Do you know any more about that now?

[1] https://www.scirra.com/blog/ashley/26/run-your-construct-2-g...


The "it's not clear" quote was just excessive caution when Microsoft announced Xbox One support. It's turned out fine!


How do you cope with the amount of assets games of today want to ship?


I've done a bit of game development for the Web. Unless things have changed very recently, a major performance bottleneck is draw calls. It feels a lot more like a mobile platform (< 100 draw calls) than a desktop platform (1000 draw calls). Unfortunately, it's quite an effort to reduce draw calls without making graphics compromises, curious how well Construct 2 does there.

If you have the data, I'm curious to know what proportion of games are fillrate bound vs draw call bound vs cpu bound.


In most cases, draw calls aren't a problem for us - the OpenGL API (and WebGL inherits this) is designed to be able to batch a lot of work with few draw calls, and the Construct 2 WebGL renderer uses a batching system accordingly. (Note we have a 2D game engine so it's a bit less demanding.) Of course you can make worst-case scenarios which issue lots of separate draw calls, but most cases work nicely. For example if you create 1000 of the same sprite in Construct 2, it can issue a single drawElements call to render them all in one go.


For 2D games where you can batch heavily (Textures in atlas, single material) WebGL is fine. And for games like that it indeed does not make sense to go native if it works fine on all target platforms. Except if you care about power consumption.

For modern 3D game, even in mobile, you do need way more than that and 100 draw calls is very limiting.


>asm.js is progressing in to WebAssembly, a more mature technology (still in development) with enthusiasm from all major browser makers.

If it's still in development, then in what way is it "more mature" than asm.js?


WebAssembly solves problems like growing the heap, as well as being a proper binary format that is smaller and quicker to parse. The design is definitely ahead of asm.js, which is really smart but still a bit of a backwards-compatibility hack.


Has the Web Audio API improved dramatically in just the past two years? From what I had previously read [1], it seemed like a disaster.

[1]: https://chadaustin.me/2014/09/web-platform-limitations-part-...


I've been working quite a bit with the Web Audio API recently (building a modular soft-synth), and I can confirm that it is a bit wonky, but ultimately more powerful than one might expect.

There are lots of little oddities that I had to research or discover to get the API to do what I want. For example, dynamic sound generation nodes will not run in certain circumstances where the system believes they are unattached from the audio output.

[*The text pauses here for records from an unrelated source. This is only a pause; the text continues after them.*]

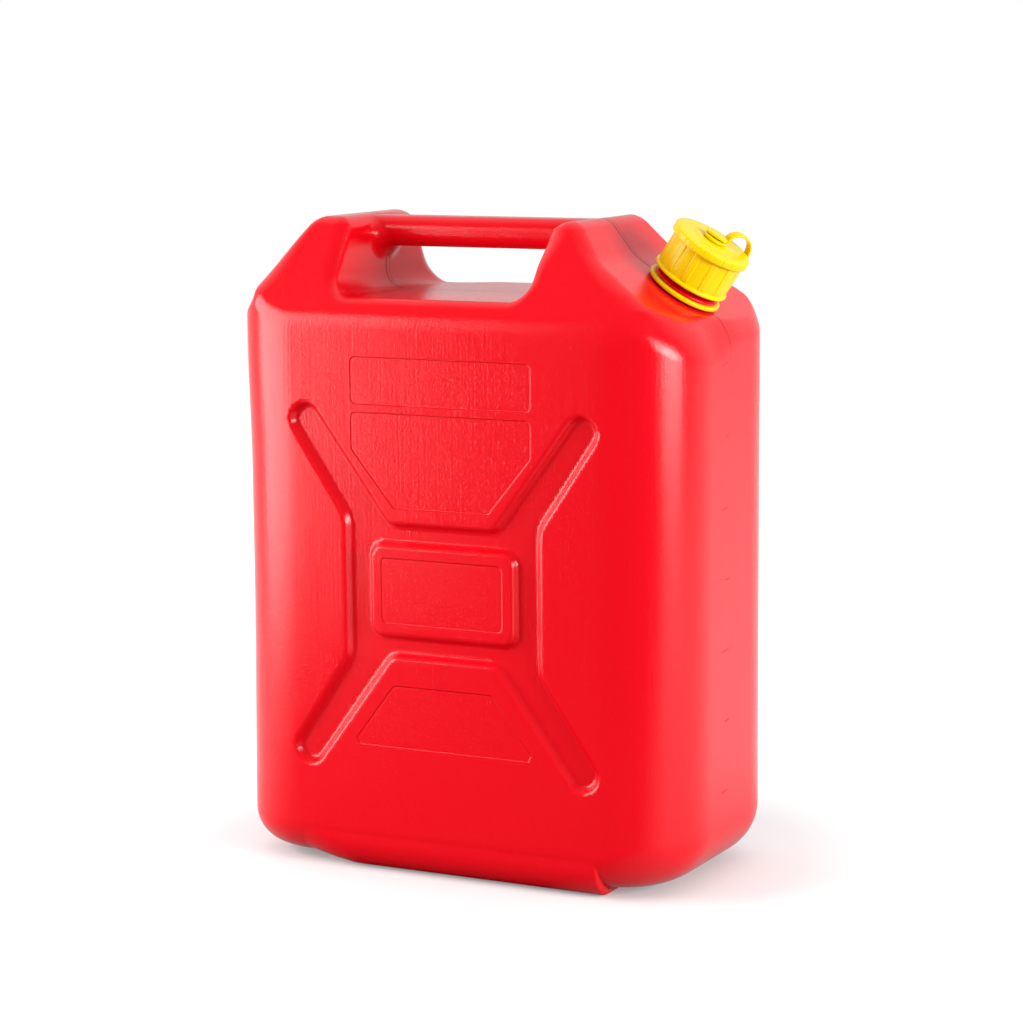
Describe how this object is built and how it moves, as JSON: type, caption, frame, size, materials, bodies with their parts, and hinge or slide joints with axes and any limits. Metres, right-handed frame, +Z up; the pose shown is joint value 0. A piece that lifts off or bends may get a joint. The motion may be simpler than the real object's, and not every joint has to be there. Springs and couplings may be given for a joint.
{
  "type": "fuel can",
  "caption": "Upright blow-moulded fuel can with a moulded handle bar, pressed cross panels and a tilted threaded neck, closed by a tethered screw cap with a gasket.",
  "frame": {"origin": "the middle of the foot's underside, which is where the tank stands", "axes": "+X to the neck, +Y to the back panel, +Z up"},
  "size_m": [0.3405, 0.1766, 0.4328],
  "materials": {
    "tank_plastic": "semi-gloss red polyethylene with a fine leather grain",
    "cap_plastic": "semi-gloss yellow polypropylene",
    "gasket_foam": "soft matte foam"
  },
  "bodies": {
    "tank": {"tank": "tank_plastic"},
    "tether": {"tether_ring": "cap_plastic", "tether_strap": "cap_plastic"},
    "eyelet": {"tether_eyelet": "cap_plastic"},
    "gasket": {"cap_gasket": "gasket_foam"},
    "cap": {"cap": "cap_plastic"}
  },
  "joints": [
    {"name": "tether_swivel", "type": "hinge", "parent": "tank", "child": "tether", "pos_m": [0.13127, 0, 0.38557], "axis": [0.5505, 0, 0.8348], "continuous": true},
    {"name": "cap_lift", "type": "slide", "parent": "tank", "child": "gasket", "axis": [0.5505, 0, 0.8348], "range_m": [0, 0.027]},
    {"name": "cap_turn", "type": "hinge", "parent": "gasket", "child": "cap", "pos_m": [0.13127, 0, 0.38557], "axis": [0.5505, 0, 0.8348], "range_deg": [0, 1620]},
    {"name": "eyelet_lift", "type": "slide", "parent": "tether", "child": "eyelet", "axis": [0.5505, 0, 0.8348], "range_m": [0, 0.027], "deforming": ["tether_strap"]}
  ],
  "couplings": [
    {"joint": "cap_lift", "follows": "cap_turn", "m_per_rad": 0.00095492},
    {"joint": "eyelet_lift", "follows": "cap_turn", "m_per_rad": 0.00095492}
  ]
}
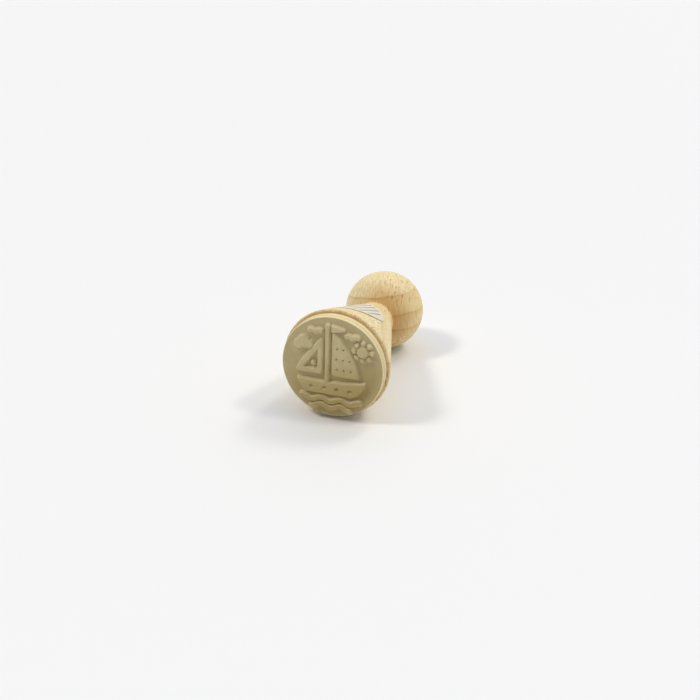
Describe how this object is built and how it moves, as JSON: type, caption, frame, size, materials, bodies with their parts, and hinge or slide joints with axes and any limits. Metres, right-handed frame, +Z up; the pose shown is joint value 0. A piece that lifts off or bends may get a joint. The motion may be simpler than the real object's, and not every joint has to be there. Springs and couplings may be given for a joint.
{
  "type": "wooden hand stamp",
  "caption": "Small hand stamp with a turned hardwood handle, a cone with a ball knob, and a round rubber die with raised relief on a foam cushion.",
  "frame": {"origin": "centre of the bounding box at the level of the table that the stamp lies on", "axes": "+Z up; +Y runs from the printing face to the ball knob; +X to the right when looking at the printing face. The stamp lies on its rim and its ball, so its turned axis drops 3.63 degrees towards the ball."},
  "size_m": [0.0322, 0.0672, 0.0321],
  "materials": {
    "beech": "bare sanded beech, thin matt wax",
    "die_rubber": "matt moulded olive-beige rubber",
    "cushion_foam": "cream closed-cell foam, cut edge",
    "adhesive_film": "thin double-sided adhesive film",
    "label_paper": "matt white label paper with pale grey-blue stripes"
  },
  "bodies": {
    "root": {"handle": "beech", "cushion_film": "adhesive_film", "cushion": "cushion_foam", "die_film": "adhesive_film", "rubber_die": "die_rubber", "paper_label": "label_paper"}
  },
  "joints": []
}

These nodes also have a bad habit of garbage collecting their event listener functions.

Performance is definitely an issue as well, and I still get some audio tearing type pops and clicks despite quite a bit of optimization.

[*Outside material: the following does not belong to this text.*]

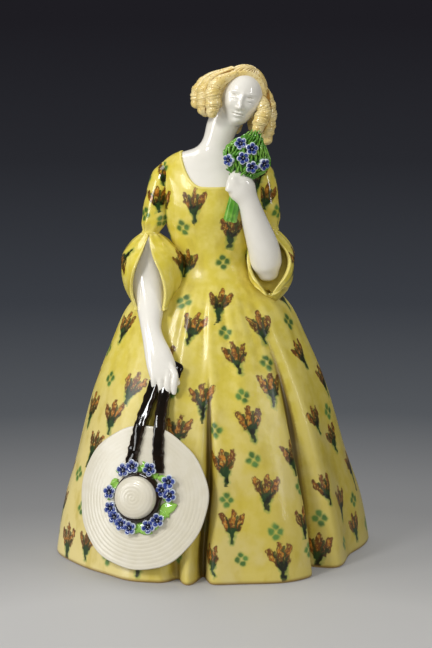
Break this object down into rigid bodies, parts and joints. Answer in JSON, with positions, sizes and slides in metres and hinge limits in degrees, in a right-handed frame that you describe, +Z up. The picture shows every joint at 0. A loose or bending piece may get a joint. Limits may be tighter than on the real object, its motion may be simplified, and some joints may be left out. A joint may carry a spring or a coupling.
{
  "type": "figurine",
  "caption": "Glazed earthenware lady in a wide hollow bell skirt with bodice and split cuffs, one hand raised with a posy, the other lowered to a ribboned straw hat.",
  "frame": {"origin": "middle of the footprint of the whole figure, on the ground under the hem of the skirt", "axes": "+Z up the figure, -Y towards the front, where she faces, +X to the viewer's right"},
  "size_m": [0.1964, 0.1708, 0.2991],
  "materials": {
    "yellow_glaze": "glossy",
    "white_glaze": "glossy",
    "straw_glaze": "glossy",
    "hair_glaze": "glossy",
    "black_glaze": "glossy",
    "green_glaze": "glossy",
    "blue_glaze": "glossy"
  },
  "bodies": {
    "root": {"skirt": "yellow_glaze", "bodice": "yellow_glaze", "right_sleeve": "yellow_glaze", "left_sleeve": "yellow_glaze", "head": "white_glaze", "neck_and_chest": "white_glaze", "hair_cap": "hair_glaze", "right_curl_1": "hair_glaze", "right_curl_2": "hair_glaze", "right_curl_3": "hair_glaze", "right_curl_4": "hair_glaze", "left_curl_1": "hair_glaze", "left_curl_2": "hair_glaze", "left_curl_3": "hair_glaze", "back_curl_1": "hair_glaze", "back_curl_2": "hair_glaze", "back_curl_3": "hair_glaze", "hat_brim": "straw_glaze", "hat_crown": "straw_glaze", "hat_band": "black_glaze", "wreath_leaf_1": "green_glaze", "wreath_leaf_2": "green_glaze", "wreath_leaf_3": "green_glaze", "wreath_leaf_4": "green_glaze", "wreath_leaf_5": "green_glaze", "wreath_leaf_6": "green_glaze", "wreath_flower_1": "blue_glaze", "wreath_flower_2": "blue_glaze", "wreath_flower_3": "blue_glaze", "wreath_flower_4": "blue_glaze", "wreath_flower_5": "blue_glaze", "wreath_flower_6": "blue_glaze", "wreath_flower_7": "blue_glaze", "wreath_flower_8": "blue_glaze", "wreath_flower_9": "blue_glaze", "wreath_flower_10": "blue_glaze", "wreath_flower_11": "blue_glaze", "wreath_flower_12": "blue_glaze", "wreath_flower_13": "blue_glaze", "right_forearm": "white_glaze", "ribbon_1": "black_glaze", "ribbon_2": "black_glaze", "ribbon_bow": "black_glaze", "left_forearm": "white_glaze", "posy_stems": "green_glaze", "posy_leaves": "green_glaze", "posy_flower_1": "blue_glaze", "posy_flower_2": "blue_glaze", "posy_flower_3": "blue_glaze", "posy_flower_4": "blue_glaze", "posy_flower_5": "blue_glaze", "posy_flower_6": "blue_glaze", "right_knot": "yellow_glaze", "right_cuff": "yellow_glaze", "left_knot": "yellow_glaze", "left_cuff": "yellow_glaze"}
  },
  "joints": []
}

I think some of these issues are due to that fact that the Web Audio API spec is still being worked out (https://webaudio.github.io/web-audio-api/)! Some API components are deprecated in the newer versions of the spec, but have not been replaced in current browsers. Which leaves the API in a weird limbo state.

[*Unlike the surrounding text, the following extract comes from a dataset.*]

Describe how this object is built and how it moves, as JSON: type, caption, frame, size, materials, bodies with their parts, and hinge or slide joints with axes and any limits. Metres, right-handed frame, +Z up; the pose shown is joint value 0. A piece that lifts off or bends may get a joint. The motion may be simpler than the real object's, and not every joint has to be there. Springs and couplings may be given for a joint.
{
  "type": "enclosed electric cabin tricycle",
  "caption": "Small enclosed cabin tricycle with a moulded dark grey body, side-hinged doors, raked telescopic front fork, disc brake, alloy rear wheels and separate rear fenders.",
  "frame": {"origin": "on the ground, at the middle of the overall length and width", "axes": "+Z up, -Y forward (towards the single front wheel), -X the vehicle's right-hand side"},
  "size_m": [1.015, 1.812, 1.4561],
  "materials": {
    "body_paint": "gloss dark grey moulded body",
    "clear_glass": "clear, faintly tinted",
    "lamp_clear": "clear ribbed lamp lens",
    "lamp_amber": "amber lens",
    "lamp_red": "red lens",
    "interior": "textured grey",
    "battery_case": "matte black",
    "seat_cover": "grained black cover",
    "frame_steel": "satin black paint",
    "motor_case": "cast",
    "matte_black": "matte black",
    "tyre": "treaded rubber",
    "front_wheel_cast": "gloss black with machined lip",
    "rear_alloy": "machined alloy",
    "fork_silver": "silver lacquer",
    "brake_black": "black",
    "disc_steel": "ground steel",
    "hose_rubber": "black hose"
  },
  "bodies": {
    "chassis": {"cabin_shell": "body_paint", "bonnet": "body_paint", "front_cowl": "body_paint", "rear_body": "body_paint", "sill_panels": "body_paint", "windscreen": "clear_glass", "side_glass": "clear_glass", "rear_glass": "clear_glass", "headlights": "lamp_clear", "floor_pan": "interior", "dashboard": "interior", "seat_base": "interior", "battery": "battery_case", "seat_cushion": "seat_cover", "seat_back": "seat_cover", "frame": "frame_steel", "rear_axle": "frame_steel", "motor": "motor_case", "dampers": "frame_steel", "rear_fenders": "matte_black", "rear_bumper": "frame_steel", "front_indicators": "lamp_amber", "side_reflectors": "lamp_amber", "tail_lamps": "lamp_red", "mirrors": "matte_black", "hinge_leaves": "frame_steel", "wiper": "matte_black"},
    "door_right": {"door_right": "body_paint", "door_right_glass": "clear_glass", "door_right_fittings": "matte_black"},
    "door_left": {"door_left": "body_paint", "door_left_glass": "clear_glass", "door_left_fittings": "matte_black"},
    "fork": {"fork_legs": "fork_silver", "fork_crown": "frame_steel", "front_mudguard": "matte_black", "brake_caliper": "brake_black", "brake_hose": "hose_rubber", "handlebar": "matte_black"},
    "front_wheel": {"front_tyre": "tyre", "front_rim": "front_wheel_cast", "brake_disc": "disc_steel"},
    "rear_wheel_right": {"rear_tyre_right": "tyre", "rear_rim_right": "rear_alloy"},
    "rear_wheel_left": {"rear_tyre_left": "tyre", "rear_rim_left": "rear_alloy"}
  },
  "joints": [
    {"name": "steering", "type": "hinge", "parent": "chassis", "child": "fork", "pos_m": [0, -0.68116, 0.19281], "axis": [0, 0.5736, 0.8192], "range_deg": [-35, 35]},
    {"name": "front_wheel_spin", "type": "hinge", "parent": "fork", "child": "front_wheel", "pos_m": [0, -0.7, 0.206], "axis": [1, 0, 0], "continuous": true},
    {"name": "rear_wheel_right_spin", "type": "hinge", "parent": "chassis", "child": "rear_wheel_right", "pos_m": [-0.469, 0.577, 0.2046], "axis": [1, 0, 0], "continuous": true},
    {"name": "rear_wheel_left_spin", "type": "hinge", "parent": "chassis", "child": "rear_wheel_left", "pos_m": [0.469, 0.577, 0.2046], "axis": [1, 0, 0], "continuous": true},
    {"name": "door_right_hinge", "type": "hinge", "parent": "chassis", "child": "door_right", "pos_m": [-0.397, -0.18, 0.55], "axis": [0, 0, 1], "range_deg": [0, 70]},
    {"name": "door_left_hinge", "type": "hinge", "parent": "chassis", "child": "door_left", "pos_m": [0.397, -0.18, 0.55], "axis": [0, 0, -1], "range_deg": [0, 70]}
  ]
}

BUT! All that said. I've been pushing the API pretty hard to build this modular synth and it is working admirably. I think a game engine would have an easier time getting it to do what is needed. I'm always amazed at what you can do in the browser these days, Web Audio API included.


the article is too old. Web Audio API is mature platform now in 2016. See http://molgav.nn.ru/rtfm/index.html for example. Molgav uses hundreds of instruments from guitar to piano, library of thousans of songs, it works on desktop and mobile.


People have been saying this for a while, but this question is only going to get to continue to lean more and more in the direction of html5 clients in general.

It's the easiest method to develop cross platform applications. Things like Electron make it possible to bundle apps to make them look and act like native apps.

This post is mostly about performance, and secondarly about a team's ability to focus. Which this allows them to do and deliver to many different platforms. With the rise of webassembly this will only get better.

Is native finally something of the past? Or will this end up just being a rehash of the Java JWT?


So this probably just shows my ignorance, but I was under the impression that modern browsers isolated running js to running on a single processor? The only part of the article to touch on this was the part talking about the operating system possibly running on another core. It seems like the elephant in the room.

Is it just not true any more that browsers isolate js to a single thread?


I love Construct 2 because it is easy to use. I made my first game on it and it was the only one that launched. However, Construct games have notable performance issues and as a programmer, we can make things in other engines just as easily.